When asked about the price needed to reconstruct Syria, Bousquet answered that the bank estimates it will cost 170 billion US dollars over 10 years to rebuild Syria.

He also told Asharq Al-Awsat that the conference, which will be held in spring, will provide a chance to continue the new financing initiative to support the MENA region. This initiative was announced last October by the Secretary- General of the United Nations, the Presidents of the World Bank Group and the Islamic Development Bank Group during the annual meeting in Lima.

The meeting aims to help countries hosting significant refugee populations, countries impacted by conflict, as well as countries that have significant investment needs to achieve economic recovery.

“During the past few months, a working group headed by UN, World Bank and Islamic Development Bank finalized the details of the financing mechanisms and developed an implementation roadmap,” he said.

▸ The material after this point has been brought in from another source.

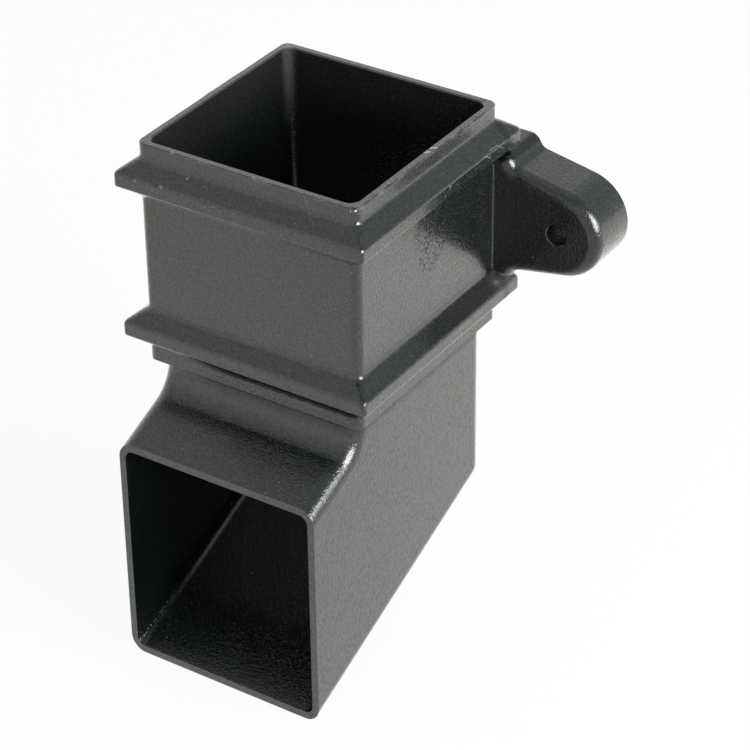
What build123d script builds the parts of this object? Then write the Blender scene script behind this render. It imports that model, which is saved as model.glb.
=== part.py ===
from build123d import *
import os
from math import cos, radians, sin, tan

# Square downpipe offset bend with a fixing ear at each side, moulded in one piece.
# Millimetres. Z runs up the socket's axis and is 0 at its mouth, X runs from ear to
# ear, and +Y points to the wall. The outlet leaves towards -Y, away from the wall.

# Pipe section, which the neck and the outlet share
pipe_width = 65.0
pipe_wall = 2.1
pipe_corner = 4.7

# Outlet: a run that slopes down at the bend angle and is cut off plumb
bend_angle = 22.5
outlet_depth = 66.4      # across the sloping run, square to it
outlet_reach = 54.0      # from the socket's axis to the cut face
outlet_drop = 16.0       # from the socket's foot down to the top of the cut face
bend_front_radius = 9.5
bend_rear_radius = 5.2

# Socket: a square sleeve that the pipe above slides into, down to a stop ledge
socket_bore = 65.7
bore_corner = 2.8
socket_wall = 2.3
socket_corner = 2.6
socket_height = 68.2
rim_chamfer = 0.35
bore_chamfer = 0.4
foot_chamfer = 0.3
foot_splay = 2.2         # slope under the sleeve's foot, as deep as it is high
ledge_thickness = 2.5

# Collars: two like mouldings round the socket, each a slope above an upright band
collar_reach = 4.7
collar_slope = 3.8
collar_band = 4.35
collar_corner = 1.2
collar_hollow = 1.8      # radius where the slope runs into the sleeve
collar_upper_round = 1.4
collar_lower_round = 0.9
collar_splay = 3.7       # slope under the band, as deep as it is high
upper_collar_top = 4.8
skirt_height = 8.45      # plain sleeve left below the lower collar

# Ears: hollow blocks, open at the wall side, each with a tube for the fixing screw
ear_centre = 55.3        # from the socket's axis to the screw
ear_drop = 34.6          # from the socket's mouth down to the screw
ear_radius = 13.3
ear_taper = 10.5         # slope of the upper and lower edges
ear_front = 32.65        # from the socket's axis to the ear's front face
ear_back = 49.2          # from the socket's axis to the wall
ear_wall = 2.5
ear_edge_round = 3.2
ear_rib = 2.0
ear_root_hollow = 0.4    # radius where the front face runs into the socket's side
shoulder_half_height = 19.8
shoulder_reach = 4.1     # how far the shoulder stands out from the sleeve
shoulder_run = 2.2
shoulder_round = 3.2
shoulder_hollow = 3.0
screw_hole = 6.1
screw_tube_wall = 2.3
screw_hole_chamfer = 0.25

# Sizes that follow
socket_half = socket_bore / 2 + socket_wall
collar_half = socket_half + collar_reach
pipe_half = pipe_width / 2
ledge_top = socket_height - ledge_thickness
outlet_top = socket_height + outlet_drop
collar_height = collar_slope + collar_band
lower_collar_top = socket_height - skirt_height - collar_height
bend_cosine = cos(radians(bend_angle))
overrun = pipe_half      # how far a cutting solid runs past the face that it opens


def square_prism(width, corner, top, bottom):
    """Upright square bar with rounded corners, between two depths below the mouth."""
    section = Pos(0, 0, -bottom) * RectangleRounded(width, width, corner)
    return extrude(section, bottom - top)


def level_edges(solid, depth, half_width):
    """Edges of a square outline at one depth below the mouth."""

    def on_outline(edge):
        centre = edge.center()
        reach = max(abs(centre.X), abs(centre.Y))
        at_depth = abs(centre.Z + depth) < 0.01
        return at_depth and half_width - pipe_corner / 3 < reach < half_width + 0.01

    return solid.edges().filter_by(on_outline)


def collar(top):
    """One collar, solid inside: a slope that widens downwards, then an upright band."""
    slope_end = top + collar_slope
    narrow = Pos(0, 0, -top) * RectangleRounded(2 * socket_half, 2 * socket_half, socket_corner)
    wide = Pos(0, 0, -slope_end) * RectangleRounded(2 * collar_half, 2 * collar_half, collar_corner)
    band = square_prism(2 * collar_half, collar_corner, slope_end, top + collar_height)
    return loft([wide, narrow]) + band


def socket_outside():
    """Sleeve and both collars, solid inside, with their edges rounded."""
    body = square_prism(2 * socket_half, socket_corner, 0, socket_height)
    for top in (upper_collar_top, lower_collar_top):
        body += collar(top)
        body = fillet(level_edges(body, top, socket_half), collar_hollow)
        body = fillet(level_edges(body, top + collar_slope, collar_half), collar_upper_round)
        underside = top + collar_height
        body = fillet(level_edges(body, underside, collar_half), collar_lower_round)
        body = chamfer(level_edges(body, underside, socket_half), collar_splay)
    body = chamfer(level_edges(body, socket_height, socket_half), foot_chamfer)
    splay_half = pipe_half + foot_splay
    wide = Pos(0, 0, -socket_height) * RectangleRounded(2 * splay_half, 2 * splay_half, pipe_corner)
    narrow_depth = socket_height + foot_splay
    narrow = Pos(0, 0, -narrow_depth) * RectangleRounded(pipe_width, pipe_width, pipe_corner)
    return body + loft([narrow, wide])


def bend(inset, start, reach):
    """Neck and sloping run as one solid bar, its long faces moved inwards by the inset."""
    half = pipe_half - inset

    def roof(y):
        return (y + outlet_reach) * tan(radians(bend_angle)) - outlet_top - inset / bend_cosine

    def floor(y):
        return roof(y) - (outlet_depth - 2 * inset) / bend_cosine

    front_corner = (-half, roof(-half))
    rear_corner = (half, floor(half))
    side = Polygon(
        (-half, -start),
        front_corner,
        (-reach, roof(-reach)),
        (-reach, floor(-reach)),
        rear_corner,
        (half, -start),
        align=None,
    )
    side = fillet(side.vertices().sort_by_distance(front_corner)[0], bend_front_radius + inset)
    side = fillet(side.vertices().sort_by_distance(rear_corner)[0], bend_rear_radius - inset)
    bar = extrude(Plane.YZ * side, half, both=True)

    def runs_along(edge):
        centre = edge.center()
        at_side = abs(abs(centre.X) - half) < 0.01
        return at_side and centre.Y > 0.01 - reach and centre.Z < -start - 0.01

    return fillet(bar.edges().filter_by(runs_along), pipe_corner - inset)


def ear_outline():
    """Outline of the right ear seen from the front, its upper and lower halves alike."""
    turn = radians(ear_taper)
    tangent_x = ear_centre + ear_radius * sin(turn)
    tangent_half = ear_radius * cos(turn)
    shoulder_x = socket_half + shoulder_reach
    edge_x = shoulder_x + shoulder_run
    edge_half = tangent_half + (tangent_x - edge_x) * tan(turn)
    upper = [
        (socket_bore / 2, shoulder_half_height),
        (shoulder_x, shoulder_half_height),
        (edge_x, edge_half),
        (tangent_x, tangent_half),
    ]
    lower = [(x, -z) for x, z in upper]
    sides = Polyline(*reversed(upper), *lower)
    tip = ThreePointArc(lower[-1], (ear_centre + ear_radius, 0), upper[-1])
    face = make_face([*sides.edges(), tip])
    for corner, radius in ((upper[1], shoulder_round), (upper[2], shoulder_hollow)):
        for sign in (1, -1):
            point = (corner[0], sign * corner[1])
            face = fillet(face.vertices().sort_by_distance(point)[0], radius)
    return face


def upright(face, front, back):
    """A face drawn about the screw's height, run from one distance to another."""
    plane = Plane(origin=(0, front, -ear_drop), x_dir=(1, 0, 0), z_dir=(0, -1, 0))
    return extrude(plane * face, front - back)


def ear():
    """Right ear: an outer shell, a rib across it and a tube round the screw."""
    outline = ear_outline()
    shell = upright(outline, ear_front, ear_back)
    front_edges = shell.edges().filter_by(
        lambda edge: abs(edge.center().Y - ear_front) < 0.01 and edge.center().X > socket_half
    )
    shell = fillet(front_edges, ear_edge_round)
    pocket_front = ear_front + ear_wall
    pocket = upright(offset(outline, -ear_wall), pocket_front, ear_back + overrun)
    screw_tube = Pos(ear_centre, 0) * Circle(screw_hole / 2 + screw_tube_wall)
    tip = ear_centre + ear_radius - ear_wall / 2
    rib = Polygon(
        (socket_half, -ear_rib / 2),
        (tip, -ear_rib / 2),
        (tip, ear_rib / 2),
        (socket_half, ear_rib / 2),
        align=None,
    )
    inside = upright(screw_tube + rib, pocket_front, ear_back)
    solid = (shell - pocket) + inside
    hole = Pos(ear_centre, 0) * Circle(screw_hole / 2)
    solid -= upright(hole, ear_front - overrun, ear_back + overrun)
    hole_edge = solid.edges().filter_by(GeomType.CIRCLE).filter_by(
        lambda edge: abs(edge.center().Y - ear_front) < 0.01 and edge.radius < screw_hole
    )
    return chamfer(hole_edge, screw_hole_chamfer)


def root_strip():
    """Strip with a hollow face, in the corner between the right ear's front and the socket."""
    centre = (socket_half + ear_root_hollow, ear_front - ear_root_hollow)
    square = Pos(socket_half, ear_front) * Rectangle(2 * ear_root_hollow, 2 * ear_root_hollow)
    section = square - Pos(*centre) * Circle(ear_root_hollow)
    half_height = shoulder_half_height - ear_edge_round
    return extrude(Pos(0, 0, -ear_drop) * section, half_height, both=True)


def downpipe_bend():
    """The whole moulding: socket, neck and outlet with their bores, and both ears."""
    right_ear = ear() + root_strip()
    body = socket_outside() + bend(0, ledge_top, outlet_reach)
    body += right_ear + mirror(right_ear, about=Plane.YZ)
    body -= square_prism(socket_bore, bore_corner, -overrun, ledge_top)
    body -= bend(pipe_wall, ledge_top - ledge_thickness, outlet_reach + overrun)
    body = chamfer(level_edges(body, 0, socket_half), rim_chamfer)
    return chamfer(level_edges(body, 0, socket_bore / 2), bore_chamfer)


os.makedirs("parts", exist_ok=True)
export_step(downpipe_bend(), "parts/downpipe_bend.step")
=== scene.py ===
import bpy
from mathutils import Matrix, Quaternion, Vector


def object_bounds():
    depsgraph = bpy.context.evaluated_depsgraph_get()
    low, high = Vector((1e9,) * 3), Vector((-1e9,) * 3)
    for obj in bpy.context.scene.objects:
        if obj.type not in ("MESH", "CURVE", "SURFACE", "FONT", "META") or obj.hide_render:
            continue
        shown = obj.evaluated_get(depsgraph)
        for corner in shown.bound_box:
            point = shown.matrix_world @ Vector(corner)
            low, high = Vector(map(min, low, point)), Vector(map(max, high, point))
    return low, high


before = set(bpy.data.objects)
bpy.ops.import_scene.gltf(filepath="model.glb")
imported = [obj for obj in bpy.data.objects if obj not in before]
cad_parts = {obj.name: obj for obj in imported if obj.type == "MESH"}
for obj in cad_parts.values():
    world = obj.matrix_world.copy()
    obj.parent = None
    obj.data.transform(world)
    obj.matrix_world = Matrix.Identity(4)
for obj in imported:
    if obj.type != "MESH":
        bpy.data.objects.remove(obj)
cad_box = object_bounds()
scene = bpy.context.scene


# The moulding: socket, collars, ears, neck and outlet in one shot of rigid black plastic.
# The mould's face is etched like a fine casting, so the skin is a satin black with a
# small pebble grain that passes for painted iron once it is on the wall.
class Wire:
    """One output in a node tree. Arithmetic on it adds the Math nodes for it."""

    def __init__(self, tree, socket):
        self.tree = tree
        self.socket = socket

    def node(self, kind, values=None, settings=None, output=0):
        """Adds a node: its settings first, then the values or links of its sockets."""
        made = self.tree.nodes.new(kind)
        for name, value in (settings or {}).items():
            setattr(made, name, value)
        for key, value in (values or {}).items():
            socket = made.inputs[key]
            if isinstance(value, Wire):
                self.tree.links.new(value.socket, socket)
            else:
                socket.default_value = value
        return Wire(self.tree, made.outputs[output])

    def math(self, operation, *others):
        """A Math node with this wire as its first term."""
        terms = dict(enumerate((self, *others)))
        return self.node("ShaderNodeMath", terms, {"operation": operation})

    def vector(self, operation, *others, output="Vector"):
        """A Vector Math node with this wire as its first term."""
        terms = dict(enumerate((self, *others)))
        return self.node("ShaderNodeVectorMath", terms, {"operation": operation}, output)

    def __add__(self, other):
        return self.math("ADD", other)

    def __radd__(self, other):
        return self.math("ADD", other)

    def __sub__(self, other):
        return self.math("SUBTRACT", other)

    def __rsub__(self, other):
        # This wire times -1, plus the other term.
        return self.math("MULTIPLY_ADD", -1.0, other)

    def __mul__(self, other):
        return self.math("MULTIPLY", other)

    def __rmul__(self, other):
        return self.math("MULTIPLY", other)

    def axes(self):
        """The three numbers of a vector."""
        split = self.node("ShaderNodeSeparateXYZ", {"Vector": self}).socket.node
        return [Wire(self.tree, axis) for axis in split.outputs]

    def step(self, start, end):
        """Smooth step from 0 at the start value to 1 at the end value."""
        values = {"Value": self, "From Min": start, "From Max": end}
        return self.node("ShaderNodeMapRange", values, {"interpolation_type": "SMOOTHSTEP"})

    def blend(self, low, high):
        """A colour between two others, with this wire as the share of the second."""
        factor, first_colour, second_colour, colour_out = 0, 6, 7, 2
        values = {factor: self, first_colour: low, second_colour: high}
        return self.node("ShaderNodeMix", values, {"data_type": "RGBA"}, colour_out)

    def blend_shaders(self, low, high):
        """A finish between two others, with this wire as the share of the second."""
        return self.node("ShaderNodeMixShader", {0: self, 1: low, 2: high})


def new_material(name):
    """A material with only its output: the material, a wire to build on, its surface."""
    material = bpy.data.materials.new(name)
    material.use_nodes = True
    tree = material.node_tree
    tree.nodes.clear()
    output = tree.nodes.new("ShaderNodeOutputMaterial")
    return material, Wire(tree, None), output.inputs["Surface"]


cast_black, skin, surface = new_material("cast_black")
place = skin.node("ShaderNodeTexCoord", output="Object")


def noise(scale, detail, output=0):
    """Noise over the skin: a finer one has a larger scale."""
    values = {"Vector": place, "Scale": scale, "Detail": detail}
    return skin.node("ShaderNodeTexNoise", values, output=output)


# Pebble grain off the etched mould, and the slower unevenness of its gloss.
pebble = noise(1250.0, 1.0)
fine_pebble = noise(2400.0, 0.0)
haze = noise(45.0, 3.0)

# Light dust that has settled in the grain, one speck in a cell here and there.
dust_cell = {"Vector": place, "Scale": 600.0}
dust_spot = skin.node("ShaderNodeTexVoronoi", dust_cell, output="Distance")
dust_pick = skin.node("ShaderNodeTexVoronoi", dust_cell, output="Color")
dust_chance = skin.node("ShaderNodeSeparateColor", {"Color": dust_pick}, output="Red")
dust = (1 - dust_spot.step(0.06, 0.20)) * dust_chance.step(0.78, 0.98)

# A place on the skin in millimetres from the mouth's centre, shaken up to half a
# millimetre each way so that the marks laid out by it have ragged edges.
millimetres = (1000.0, 1000.0, 1000.0)
ragged = noise(900.0, 1.0, output="Color")
here = place.vector("MULTIPLY_ADD", millimetres, ragged)
here = here.vector("SUBTRACT", (0.5, 0.5, 0.5))


def strongest(first, *others):
    """The highest of several masks at each place."""
    found = first
    for mask in others:
        found = found.math("MAXIMUM", mask)
    return found


def spots(marks):
    """1 within each mark's radius, fading over its outer part."""
    masks = []
    for x, y, z, radius in marks:
        away = here.vector("DISTANCE", (x, y, z), output="Value")
        masks.append(1 - away.step(radius * 0.55, radius))
    return strongest(*masks)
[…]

Moreover, Bousquet explained that the initiative aims at narrowing the gap between humanitarian and development needs to strengthen coordination between development banks, the United Nations, donor countries and hosting countries from the Middle East and North Africa. It also aims at coordinating the supporting procedures in order to tackle unusual challenges these countries are facing.

The international community is also working on supporting countries impacted by conflict and economic slowdown, as well as those affected by large numbers of refugees and internally displaced persons.